Spin foam models are an attempt at a fully covariant formulation of Loop Quantum Gravity. The subject took off when the Hamiltonian constraint of Chapter 10 was developed and one tried to use it in order to define a path integral formulation of its ‘transition amplitudes’. The field has grown quite a bit since its incarnation and it almost deserves a book of its own. We will devote relatively little space to it because we focus on the most important aspect, namely its relation with the canonical formalism and the interpretation of spin foam models. For an introduction to spin foam models we recommend the really beautiful articles by Baez [671, 672] which contain an almost complete and up-to-date guide to the literature and the historical development of the subject. See also the articles by Barrett [673, 674] for the closely related subject of state sum models and the most updated review article by Perez [675] and the thesis by Oriti [676].

What follows is a structural overview of spin foam models which focuses on mediating the main ideas and the open problems in constructing spin foam models.

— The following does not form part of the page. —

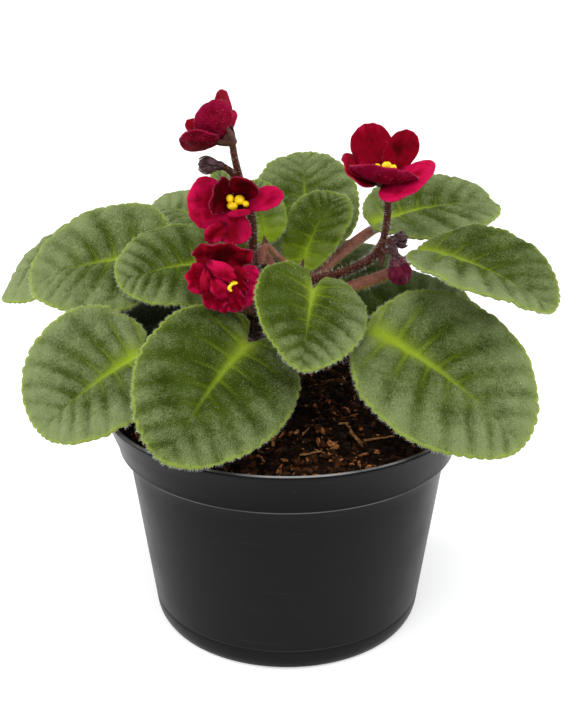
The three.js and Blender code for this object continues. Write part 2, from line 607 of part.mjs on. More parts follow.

Heuristic motivation from the canonical framework

The prototype of spin foam models are state sum models that had been studied extensively [677–681] within the context of topological quantum field theories [682–691] long before spin foam models arose within quantum gravity. The concrete connection of state sum models with canonical quantum gravity was made by Reisenberger and Rovelli in their seminal paper [453], where they used the (Euclidean version of the) Hamiltonian constraint described in Chapter 10 in order to write down a path integral formulation of the theory.